#Local LLM
1 messages · Page 1 of 1 (latest)
3060 not the best. It will do, but don't expect miracles 🙂
Is there a list of recommended graphics cards somewhere for people to reference?
Just take the best you can get (Nvidia for sure). 4090 is good. 🙂
It sounds like I'm probably not going to be able to shove one of those into a 1L PC 😅
Unfortunately....
That's my problem as well. I'm thinking of buying Jetson Orin Nano Super when it's available.
One thing to think about with the nano super is it's just 60 or so TOPS, and that 8gb of RAM is shared memory, so the OS is gonna use some of that. So you may really only have like 7-6GB available for llm depending on the os.
Exactly. Enough for tinkering, but not enough for using tools on Home Assistant with the context.

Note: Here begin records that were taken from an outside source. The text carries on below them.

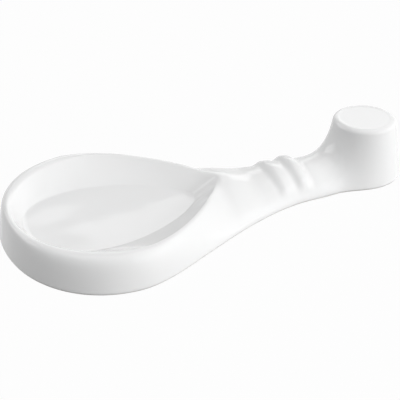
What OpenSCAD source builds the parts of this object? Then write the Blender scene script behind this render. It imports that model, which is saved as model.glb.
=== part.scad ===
// Spoon rest: one porcelain casting with a teardrop bowl, an arched handle with two ridges
// and a drum-shaped knob that stands at the handle's end. The casting is an even wall, open
// from below, and it stands on a narrow bare foot that runs along its whole edge.
// Lengths are in mm. Shape functions measure x ahead of the bowl's widest place.

/* [Bowl outline] */
// Width of the bowl at its widest place
bowl_w = 116; // [104:1:128]
// From the widest place back to the rounded end
bowl_back = 49.8; // [44:0.2:56]
// How square the rounded end is, 2 being an ellipse
back_power = 2.08; // [2:0.02:2.4]
// How early the flanks draw in towards the handle
flank_share = 0.4; // [0:0.05:0.5]

/* [Rim and basin] */
// Height of the rim round the bowl
rim_h = 17.4; // [15.5:0.1:18.5]
// Height of the rim where it meets the handle
tip_h = 16.4; // [15:0.1:18]
// Width of the rim at the rounded end, from its foot to its crest
rim_back_w = 5.5; // [5:0.1:6.5]
// Width of the rim at the bowl's sides, from its foot to its crest
rim_side_w = 8.2; // [7.6:0.1:9]
// From the bowl's widest place to the pointed end of the crest
tip_x = 66.5; // [60:0.5:72]
// From the bowl's widest place to the crest's widest place
crest_x = 7; // [4:0.2:10]
// How strongly the crest draws in to its tip
crest_pinch_share = 0.93; // [0.8:0.01:0.96]
// Height of the basin's floor at its edge
floor_z = 8.3; // [7.2:0.1:9]
// Depth of the dish in the middle of the floor
floor_dish = 0.5; // [0:0.1:1]
// From the crest down the slope to the floor, at the sides
slope_w = 20; // [17:0.5:23]
// From the crest down the slope to the floor, at the rounded end
slope_back_w = 6.3; // [5.6:0.1:8]
// From the crest's tip down the slope to the floor
slope_tip_w = 15.5; // [13:0.1:19]
// From the bowl's widest place back to the floor's widest place
floor_x = 3; // [1:0.2:6]
// How strongly the floor draws in to its front end
floor_pinch_share = 0.5; // [0.2:0.05:0.7]
// How hollow the basin's slope is, 1 being straight
slope_power = 1.2; // [1.05:0.05:1.8]

/* [Handle] */
// From the bowl's widest place to the handle's narrowest place
waist_x = 112; // [104:1:116]
// Width of the handle at its narrowest place
waist_w = 37.4; // [32:0.2:42]
// Height of the handle just before the ridges
handle_h = 13.4; // [13:0.1:16]
// From the bowl's widest place to where that height is reached
handle_x = 85; // [80:1:90]
// Height of the handle past the ridges
waist_h = 12.7; // [12.4:0.1:15]
// From the bowl's widest place to the first ridge
ridge_1_x = 97; // [93:0.5:99]
// From the bowl's widest place to the second ridge
ridge_2_x = 108; // [105:0.5:109]
// Rise of the handle's top line from the ridges to the knob's axis
flare_h = 12; // [6:0.5:18]
// Rise of the first ridge, as a share of the handle's height
ridge_1_share = 0.19; // [0.08:0.01:0.24]
// Rise of the second ridge, as a share of the handle's height
ridge_2_share = 0.29; // [0.1:0.01:0.32]
// Length of each ridge's steep face, which looks at the bowl
ridge_rise_l = 5.5; // [4:0.1:8]
// Length of each ridge's gentle face, which looks at the knob
ridge_fall_l = 12; // [9:0.5:13]
// How far a ridge leans towards the knob on its way down
ridge_slant = 5; // [2:0.5:7]

/* [Knob] */
// From the bowl's widest place to the knob's axis
knob_x = 153.5; // [150:0.5:160]
// Diameter of the knob at its base
knob_d = 43.4; // [40:0.2:46]
// Height of the knob
knob_h = 32.8; // [29:0.2:36]
// Radius of the knob's top edge
knob_edge_r = 2.8; // [1.5:0.1:4]
// How far the knob's wall leans in, for each unit of height
knob_draft_share = 0.15; // [0.1:0.01:0.18]
// Reach of the hollow curve that joins the handle to the knob
blend_l = 15.5; // [13:0.5:17]

/* [Wall and foot] */
// Thickness of the porcelain wall
wall = 4; // [3.6:0.1:4.4]
// How far the outer walls lean in, for each unit of height
draft_share = 0.15; // [0.1:0.01:0.2]
// Height of the bare foot
foot_h = 0.5; // [0.4:0.1:0.8]
// Radius of the glazed edge above the foot
edge_r = 0.6; // [0.4:0.1:1]

/* [Hidden] */

porcelain = "white";
bare_porcelain = "ivory";

// Numbers of steps in the surfaces
bowl_n = 34;
handle_n = 30;
side_n = 9;
slope_n = 7;
floor_n = 3;
knob_n = 15;
knob_edge_n = 4;
knob_wall_n = 9;
search_n = 22;

// How round a side is in section: the rim is squarer than the handle
rim_power = 4.2;
tip_power = 1.47;
handle_power = 1.8;
pinch_power = 1.42;
// How square the outlines of crest and floor are at the bowl's rounded end
crest_power = 2;
floor_power = 2.4;
// Share by which the crest tips outwards along the flanks, and where along the bowl it does
lean_share = 0.33;
lean_shares = [0.38, 0.58, 0.86];
square_shares = [0.4, 0.75];
// How fast the stations of foot and floor spread apart from the crest at the two ends
fan_power = 4;
// The hollow under a rim needs more cover than the wall, because the basin's slope is close
cover_share = 1.3;
draft_limit_share = 0.6;
ridge_fade_shares = [0.1, 0.8];
ridge_end_share = 0.4;
under_share = 2.5;

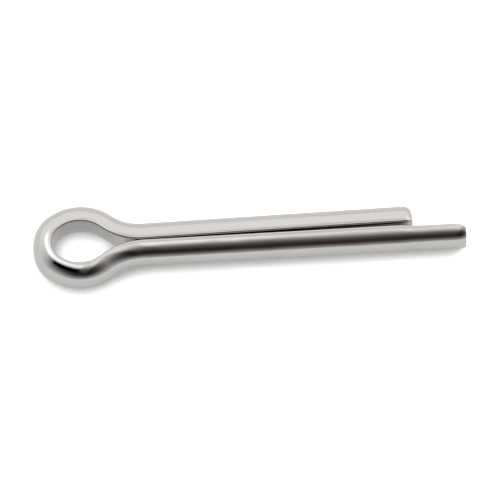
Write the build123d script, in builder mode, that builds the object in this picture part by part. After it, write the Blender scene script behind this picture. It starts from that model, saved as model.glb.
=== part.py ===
"""Split cotter pin, bent from one length of half-round steel wire.

The frame: X runs along the shank towards the tips, Z is up, and the pin lies on its side, so the
eye's plane is level. The origin is on the shank's axis, where the straight prongs begin. The short
prong is on the far side (+Y) and the long one on the near side (-Y). The eye is a little wider on
the far side, as the bending left it.
"""

import os
from math import acos, cos, degrees, radians, sin, sqrt

from build123d import *

os.makedirs("parts", exist_ok=True)

# Wire, in millimetres. Its section is a little less than half a disc.
crown_radius = 2.95
flat_offset = 0.08  # from the crown's axis out to the flat
flat_edge_radius = 0.3  # where the flat meets the round of the wire

# Shank, in millimetres and degrees
hole_clearance = 0.25  # between the closed shank and the wall of the hole it is made for
length_under_eye = 37.6  # from the rim of that hole to the short prong's end
prong_overhang = 6.97  # the long prong passes the short one by this
root_gap = 0.054  # between the flats where the straight prongs begin
prong_spread = 0.54  # angle between the two prongs

# Eye, along the flat that lines it
far_half_width = 2.99  # from the shank's axis to the flat where the eye is widest
near_half_width = 2.64
far_side_radius = 4.56  # along the two sides
near_side_radius = 4.63
far_neck_radius = 9.02  # where the wire turns back into the shank
near_neck_radius = 10.01
end_radius = 2.31  # at the far end of the eye
side_thinning = 0.11  # off the wire from flat to crown beside the eye, where it was bent
end_thinning = 0.3  # the same at the far end, where the bend is tightest
edge_pressing = 0.04  # off the wire from edge to edge round the eye
stations = 7  # sections along an arc where the wire's form changes

# Ends of the prongs, where the cut wire is rounded off
short_end_length = 1.05  # the rounding starts this far from the end
short_crown_drop = 1.1  # and takes this off the crown
short_flat_drop = 0.3
long_end_length = 1.4
long_crown_drop = 0.8
long_flat_drop = 0.65

half_gap = root_gap / 2
half_spread = radians(prong_spread / 2)
wire_thickness = crown_radius - flat_offset  # flat to crown
wire_height = 2 * sqrt(crown_radius**2 - flat_offset**2)  # edge to edge


def bend_centers(neck_radius, side_radius, half_width):
    """Centres of the arcs along the neck and the side of the eye, as they lie on the far side."""
    neck = Vector(-neck_radius * sin(half_spread), half_gap + neck_radius * cos(half_spread))
    side_y = half_width - side_radius
    side_x = neck.X - sqrt((neck_radius + side_radius) ** 2 - (neck.Y - side_y) ** 2)
    return neck, Vector(side_x, side_y)


def wire_section(plane, thickness, height):
    """Half-round wire with its flat on the plane's Y axis and its crown towards the X axis."""
    with BuildSketch(plane) as section:
        with BuildLine():
            ThreePointArc((0, -height / 2), (thickness, 0), (0, height / 2))
            Line((0, height / 2), (0, -height / 2))
        make_face()
        fillet(section.vertices(), flat_edge_radius)
    return section.sketch


def sections_along(arc, first, last):
    """Sections of wire along an arc, from one thickness and height slowly to another."""
    sections = []
    for station in range(stations):
        along = station / (stations - 1)
        ease = along**2 * (3 - 2 * along)
        thickness, height = (a + (b - a) * ease for a, b in zip(first, last))
        crown = (arc % along).cross(Vector(0, 0, 1))
        plane = Plane(origin=arc @ along, x_dir=crown, z_dir=arc % along)
        sections.append(wire_section(plane, thickness, height))
    return sections


def half_eye(neck, neck_radius, side, side_radius, end):
    """Wire from a prong's root round to the far end of the eye, as it lies on the far side.

    The flat runs along three arcs about the centres neck, side and end.
    """
    root = Vector(0, half_gap)
    side_start = neck + (side - neck).normalized() * neck_radius
    side_end = side + (end - side).normalized() * side_radius
    far_end = end - Vector(end_radius, 0)
    with BuildLine():
        neck_arc = TangentArc(root, side_start, tangent=(-cos(half_spread), -sin(half_spread)))
        side_arc = TangentArc(side_start, side_end, tangent=neck_arc % 1)
        end_arc = TangentArc(side_end, far_end, tangent=side_arc % 1)

    straight_form = (wire_thickness, wire_height)
    side_form = (wire_thickness - side_thinning, wire_height - edge_pressing)
    end_form = (wire_thickness - end_thinning, wire_height - edge_pressing)
    neck_sections = sections_along(neck_arc, straight_form, side_form)
    end_sections = sections_along(end_arc, side_form, end_form)
    with BuildPart() as wire:
        loft(neck_sections)
        sweep(neck_sections[-1], path=side_arc)
        loft(end_sections)
    return wire.part


def prong(length, end_length, crown_drop, flat_drop):
    """Straight prong from the origin along X, its flat on XZ and its crown towards -Y.

    Over end_length the crown falls away to the end along a quarter ellipse, and the flat along
    an arc.
    """
    round_start = length - end_length
    with BuildPart() as wire:
        with BuildSketch(Plane.XZ.offset(-flat_offset)):
            with BuildLine():
                Line((0, 0), (0, crown_radius))
                Line((0, crown_radius), (round_start, crown_radius))
                fall = EllipticalCenterArc(
                    (round_start, crown_radius - crown_drop), end_length, crown_drop, arc_size=90
                )
                Polyline(fall @ 0, (length, 0), (0, 0))
            make_face()
        revolve(axis=Axis((0, flat_offset, 0), (1, 0, 0)), revolution_arc=180)
        with BuildSketch():
            with BuildLine():
                flat = Line((0, 0), (round_start, 0))
                fall = TangentArc(flat @ 1, (length, -flat_drop), tangent=flat % 1)
                Polyline(fall @ 1, (length, -crown_radius), (0, -crown_radius), flat @ 0)
            make_face()
        extrude(amount=crown_radius, both=True, mode=Mode.INTERSECT)

        # All round the flat, apart from the root and the line where the fall starts
        inner_faces = wire.faces().filter_by(lambda face: face.normal_at().Y > 0.5)
        cross_edges = inner_faces.edges().filter_by(Axis.Z).sort_by(Axis.X)
        fillet(inner_faces.edges() - cross_edges[:-1], flat_edge_radius)
    return wire.part


far_neck, far_side = bend_centers(far_neck_radius, far_side_radius, far_half_width)
near_neck, near_side = bend_centers(near_neck_radius, near_side_radius, near_half_width)

# The arc at the far end touches both sides, so the radii give its distance from their centres
far_reach = far_side_radius - end_radius
near_reach = near_side_radius - end_radius
across = Vector(near_side.X, -near_side.Y) - far_side
foot = (far_reach**2 - near_reach**2 + across.length**2) / (2 * across.length)
outwards = Vector(0, 0, 1).cross(across.normalized())
end_center = far_side + across.normalized() * foot + outwards * sqrt(far_reach**2 - foot**2)

far_bend = half_eye(far_neck, far_neck_radius, far_side, far_side_radius, end_center)
near_bend = half_eye(
    near_neck, near_neck_radius, near_side, near_side_radius, Vector(end_center.X, -end_center.Y)
)

# The rim of the hole meets the crown of the far neck a little before the root
hole_radius = half_gap + wire_thickness + hole_clearance
neck_crown_radius = far_neck_radius - wire_thickness
rim_angle = acos((far_neck.Y - hole_radius) / neck_crown_radius)
straight_length = length_under_eye + far_neck.X - neck_crown_radius * sin(rim_angle)

# The two prongs, each turned outwards by half of the spread
near_root = Location((0, -half_gap, 0), (0, 0, -degrees(half_spread)))
short_prong = prong(straight_length, short_end_length, short_crown_drop, short_flat_drop)
long_prong = prong(
    straight_length + prong_overhang, long_end_length, long_crown_drop, long_flat_drop
)

# One piece of wire from tip to tip
with BuildPart() as cotter_pin:
    add(far_bend)
    add(mirror(near_bend, about=Plane.XZ, mode=Mode.PRIVATE))
    add(long_prong.moved(near_root))
    add(mirror(short_prong.moved(near_root), about=Plane.XZ, mode=Mode.PRIVATE))

cotter_pin.part.label = "cotter_pin"
export_step(cotter_pin.part, "parts/cotter_pin.step")
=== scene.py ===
"""Split cotter pin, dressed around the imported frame.

One length of half-round steel wire is drawn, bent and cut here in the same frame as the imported
part: X runs along the shank towards the tips, Z is up, and the pin lies on a white table. The short
prong is on the far side (+Y) and the long one on the near side (-Y). Lengths are in metres.
"""

import logging
from dataclasses import dataclass
from enum import Enum
from math import acos, atan2, ceil, copysign, cos, pi, radians, sin, sqrt

import bmesh
import bpy
from mathutils import Matrix, Vector


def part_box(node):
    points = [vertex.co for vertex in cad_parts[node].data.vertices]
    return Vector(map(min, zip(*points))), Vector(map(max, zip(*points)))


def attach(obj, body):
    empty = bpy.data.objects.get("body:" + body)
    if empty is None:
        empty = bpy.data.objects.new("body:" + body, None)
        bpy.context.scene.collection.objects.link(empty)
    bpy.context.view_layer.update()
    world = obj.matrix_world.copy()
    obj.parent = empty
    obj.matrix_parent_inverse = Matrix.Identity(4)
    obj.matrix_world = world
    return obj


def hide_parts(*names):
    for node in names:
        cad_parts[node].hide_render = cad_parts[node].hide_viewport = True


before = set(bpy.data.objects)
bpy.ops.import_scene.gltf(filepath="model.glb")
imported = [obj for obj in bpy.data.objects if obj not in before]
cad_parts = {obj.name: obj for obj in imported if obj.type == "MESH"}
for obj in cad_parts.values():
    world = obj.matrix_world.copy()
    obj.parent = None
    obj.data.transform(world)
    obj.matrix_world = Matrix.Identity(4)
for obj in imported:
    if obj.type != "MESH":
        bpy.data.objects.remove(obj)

MM = 0.001
UNBENT = "unbent"  # attribute that holds each vertex's place in the unbent wire
UP = Vector((0.0, 0.0, 1.0))
BLACK = (0.0, 0.0, 0.0)
WHITE = (1.0, 1.0, 1.0)

Colour = tuple[float, float, float]
Span = tuple[float, float]
Socket = bpy.types.NodeSocket

log = logging.getLogger("cotter_pin")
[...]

But that should still work if you only ask "enclosed" questions without using tools, right? Like if I feed in all my sensor data in my prompt it would still generate a usable output... just that it cant retrieve infos or perform actions on its own.
Really hope a consumer friendly machine will be available to do all this. I ordered a NVIDIA Jetson orin Nano Super for local LLM... didn't have tools in mind when I ordered it....
For running HA and local LLM I really wouldnt want to buy a loud and power hungry graphics card :/
For running a local LLM you have very few choices and they are all power hungry
Well, llama3.2 on Orin Nano Super will be okay I guess. Definitely less than my 3080.
Yes, everything you wrote makes sense. I use LLM exactly like that.
They are really only power hungry when processing commands. A spike there and then back to idle. Gamers who play all day and stream for hours are pegging it that whole time
But yes, at idle more power hungry than a nano jetson or other
True, but a lack of power when needed will ruin the experience
Well I ended up ordering 2 x 4090’s
remember that you can also run on both cpu and gpu. i run a granite model with 50/50 split between my 1080 and ryzen 3600. works fine and my desktop is still responsive while interacting with the llm, but the fans do turn on...
What's the t/s on that kind of setup though?
right now i am running a too big model. 😄 bartowski/granite-3.0-8b-instruct-GGUF (Q8_0) in lm-studio. my gpu also drives my 49" ultrawide screen and i have a ton of browser tabs open. so not exactly idle. I tried the query "make a list of 100 countries and their currencies in MD table use a column for numbering" as a kind of benchmark and i get "4.45 tok/sec • 1485 tokens • 2.61s to first token • Stop: eosFound"
that model seems really good for coding advice though
with Q6_K instead I get 8.23 tokens/second
and with Q4_K_M i get 26.11 tokens/second
btw, granite models are from IBM/Watson. they are licensed under apache 2.0 license. ibm also discloses their training methodology and training data set.